La dura testimonianza di un medico di un ospedale milanese. Uomini e donne catapultati negli ospedali con la pandemia. L’amore e la cura ha cambiato tutto.
La testimonianza della dottoressa Federica Poggiali, medico di “Medicina ad Alta Intensità” diventato un reparto unico di “Medicina Covid”, è avvenuta all’interno di un video nell’ambito del Meeting di Rimini 2020.
La dottoressa ha ripercorso i duri momenti della pandemia, che hanno segnato l’inconscio collettivo di tutti noi ma che allo stesso tempo ha duramente messo alla prova il personale degli ospedali e le persone che hanno vissuto la vicenda in prima persona.
La donna ha spiegato che una volta arrivata in riparto ha trovato tanti pazienti impauriti ma soprattutto sprovvisti di qualsiasi cosa fosse loro necessaria. Uomini e donne trascinate all’interno degli ospedali e catapultati in uno stato di angoscia senza precedenti.
Una volta però che gli operatori hanno cominciato a trattare le loro situazioni con empatia e cura, riservando loro le attenzioni che meritavano, i loro volti sono cambiati. E i loro occhi hanno cominciato a sorridere.
Non si è trattato perciò solamente di una corsa contro il tempo fatta di farmaci e di sofferenze, di allarmi e tabelle cliniche. Si è trattato al contrario di una vicenda umana altamente toccante in cui uomini e donne hanno visto in faccia la sofferenza.
Il compito del medico è perciò non quello di applicare protocolli ma al contrario quello di guardare in faccia il paziente per offrirgli una risposta, certamente di tipo medico, ma soprattutto di natura umana. Che guardi il bene della persona nel suo insieme e non nel risultato da inserire all’interno di un referto freddo e analitico.
Il video in cui si spiega tutto questo è stato realizzato da “Medicina e Persona”, con il contributo di Banco Farmaceutico e di Emme Esse, in occasione del “Meeting di Rimini 2020 Special Edition”, andato in scena prevalentemente in formato web, con alcune persone in presenza a seguire gli incontri svolti al Palacongressi di Rimini.
“All’inizio di marzo sono stata catapultata ad uno dei reparti di Covid che erano stati allestiti”, è il racconto che fa la dottoressa. “Una mattina, dopo la vestizione, entro nella stanza di un paziente, e gli chiedo di mostrarmi la lingua”.
L’uomo però le disse di no perché “non ho lo spazzolino”. “In quel momento ho compreso che i malati ricoverati nel reparto, venivano quasi prelevati di forza, messi in isolamento e nessun parente poteva venirli a trovare.
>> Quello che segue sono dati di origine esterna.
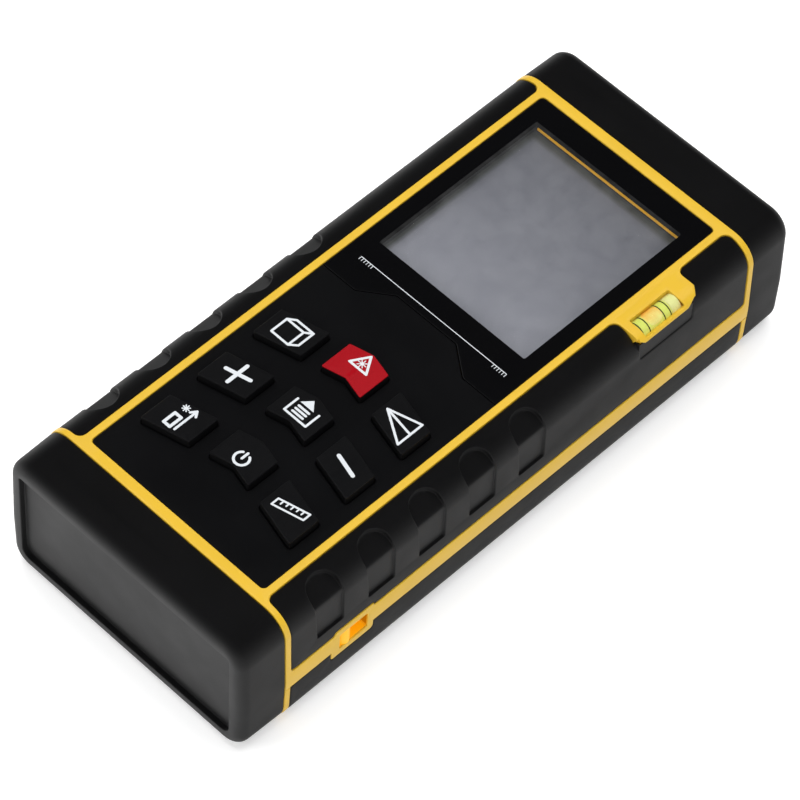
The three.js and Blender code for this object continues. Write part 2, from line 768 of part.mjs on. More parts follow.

Quindi erano sprovvisti di tutto ed erano in difficoltà”, ha spiegato la donna.
Tutto questo ha acceso una scintilla che ha fatto mettere in moto una proposta fatta di umanità e di cura. Che ha rivoluzionato la situazione che sia il medico che il paziente stavano vivendo. “Alla fine del turno decido di andare a fare la spesa e ho comprato spazzolini, dentifrici, rasoi e tutto quello di cui avevano necessità i pazienti”, racconta la donna.
Che ha capito che “che il bisogno era molto superiore rispetto alle mie risorse e ho avuto una intuizione. Ho provato a chiedere al servizio clienti del supermercato se potevano regalare dei kit per i pazienti e subito mi sono accorta di una benevolenza: la risposta è stata positiva”.
La consapevolezza emersa nel cuore della dottoressa che, in modo particolare in casi come questi, si è pienamente “parte di un popolo”. Che anche se era difficile “far pervenire burocraticamente tutto quel materiale in ospedale”, bisognava a tutti costi trovare una soluzione. In gioco c’era l’umanità di quei tristi momenti.
“Tramite mio cognato che lavora in amministrazione, mi sono messa in contatto con il servizio approvvigionamenti del nosocomio, che a sua volta si è messo in contatto col supermercato. Così sono arrivati 400 kit per i pazienti”, ha raccontato ancora la dottoressa.
Così nel momento in cui il paziente e riuscito a lavarsi i denti, durante la visita, cose semplici come il dentifricio sullo spazzolino diventavano il punto di approdo di uno sguardo totalmente diverso sulla vita e sulla difficile condizione di quei giorni. “Ho visto un’altra espressione sul suo viso, ribaltata”, è il racconto toccante della donna.
“Dall’essere piegato dalla paura di morire ad essere “spostato” su un altro piano: quello del bene che gli è stato voluto, attraverso quel piccolo gesto”. Che ha fatto muovere una lunga catena di solidarietà. Il personale ospedaliero ha cominciato a lasciare in amministrazione scorte di beni di prima necessità come spazzolini, salviette, e dentifrici, donati dallo stesso.
“Non era più la lotta contro il virus, ma la commozione davanti all’umano“.